Sanagi Tangbal (English: Golden Throne) is a 2014 Indian Meitei language film directed by Bijgupta Laishram, produced by Bordini and presented by Sania. It stars Gokul Athokpam and Bala Hijam in the lead roles. The story of the film was written by Bordini, and screenplay by Bijgupta Laishram. The film was premiered at Bhagyachandra Open Air Theatre (BOAT) on 29 April 2014. It was later released in different theatres of Manipur including Pratap Talkies, and the film was a 2014 hit Manipuri film.

Synopsis
Lingjelthoibi is a hard working college student, who is brought up in a well-to-do family. Her life takes a sharp turn when she is kidnapped by a guy who is working for them. In spite of his irrational actions, she started feeling sympathy for his family. She stands for them. She begins to live in the poor family. She is allowed to continue her study. All the members of the family work hard to support the family and her study. Finally, she became a successful person.
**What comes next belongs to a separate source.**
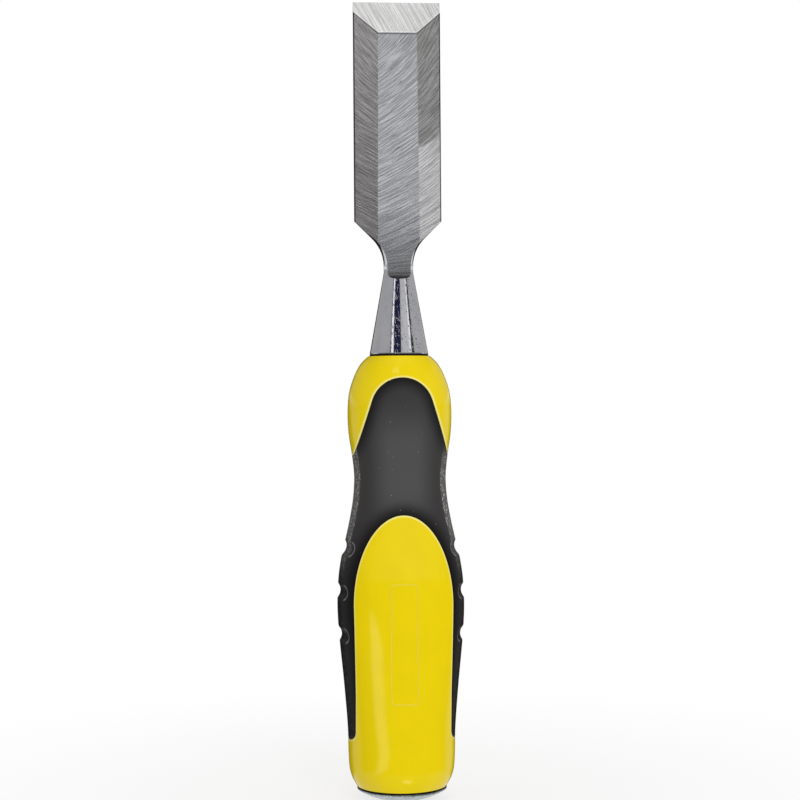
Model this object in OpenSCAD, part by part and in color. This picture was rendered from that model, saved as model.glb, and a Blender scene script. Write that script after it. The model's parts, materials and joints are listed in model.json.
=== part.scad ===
// Bevel-edge bench chisel: forged blade, two-material moulded handle, domed steel strike cap.
// The tool stands on the crown of its strike cap. Z runs up the tool's axis to the cutting edge,
// X is across the blade, and the ground front of the blade faces -Y.

/* [Overall] */
// Length over all, from the strike cap's crown to the cutting edge
overall_l = 232; // [222:1:250]

/* [Blade] */
// Width of the blade, the chisel's nominal size
blade_w = 25.4; // [20:0.1:28]
// Distance of the ground front face from the axis
front_off = 2.6; // [2.3:0.1:2.9]
// Distance of the flat back face from the axis
back_off = 1.9; // [1.6:0.1:2.2]
// Angle of the cutting bevel
edge_angle = 25; // [20:1:35]
// Width of the ground front flat at the shoulder
flat_w = 12.1; // [10:0.1:14]
// Height of the square land left along each side of the blade, at the shoulder
land_h = 1.68; // [1:0.01:1.9]
// Lean of the side bevels towards the cutting edge, in degrees
bevel_lean = 0.18; // [0:0.01:0.3]
// Distance from the cutting edge back to the shoulders
shoulder_drop = 64.1; // [60:0.1:75]

/* [Neck and bolster] */
// Radius of the round neck
neck_r = 4.28; // [4:0.01:4.6]
// Radius of the concave flare between neck and shoulder
flare_r = 11.5; // [9:0.1:13]
// Radius of the bolster's base
bolster_r = 8.5; // [8:0.1:9]
// Length of the bolster's cone
bolster_l = 23.5; // [22:0.1:26]
// Radius of the ground run-out at the front of the neck
runout_front_r = 2.8; // [2.2:0.1:3.2]
// Radius of the lower corners of the front run-out
runout_corner = 1.3; // [0.6:0.1:1.8]
// Radius of the ground run-out at the back of the neck
runout_back_r = 4; // [3.2:0.1:4.5]
// Distance from the end of the cone up to the front run-out's centre
runout_front_gap = 0.6; // [0.4:0.1:2]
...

On the other hand, Lingjelthoibi's family (parental) falls because of her brothers' unfair means of livelihood. They are doing business of all kind which are popular from time to time. It includes drug and animal trafficking.

Cast
 Gokul Athokpam as Thoungamba
 Bala Hijam as Lingjelthoibi
 Surjit Saikhom as Laingam, Lingjelthoibi's brother
 Sunil Myboy as Kaoba, Lingjelthoibi's brother
 Khekman Ratan as Subol, Lingjelthoibi's brother
 Ashok Seleibam as Lingjelthoibi's brother
 Sanjoy as Bobo, Lingjelthoibi's brother
 SP Ingocha Yanglem as Superintendent of Police
 Idhou as Lingjelthoibi's father
 Thongam Thoithoi as Lingjelthoibi's mother
 Ghanashyam as Home Minister, Lingjelthoibi's uncle
 Irom Shyamkishore as Kunjo, Thoungamba's father
 Wangkhem Lalitkumar as Thoungamba's local guardian
 Longjam Ongbi Lalitabi as Kunjo's wife
 R.K. Hemabati as High Court judge
 Samjetsabam Mangoljao as Judge
 Narendra Ningomba as Judge
 Oken Thoudam as Police

Accolades
Idhou (Chakpram Rameshchandra) won the Best Actor in a Supporting Role - Male at the 9th Manipur State Film Awards 2014. The citation for the award reads, "For his versatility on presenting a range of expression on responding to varied senses and emotions of a father overly concerned with material possessions and power rather than valuing humane essence."

Reception
khonjel.org wrote, "Bala is the centre of this story. Her presentation is really nice. However, when it comes to personify an officer, she needs to work out a bit more. I will rate this movie 6.3 out of 10. This movie encourages the viewers to dream big. It also shows the present scenario of Manipur law and order dilemma."

Soundtrack
Sorri Senjam composed the soundtrack for the film and Bijgupta Laishram wrote the lyrics. The songs are titled Achikpa Ahinggi Chiklaba Thabalda and Lonna Kana Khanghandana.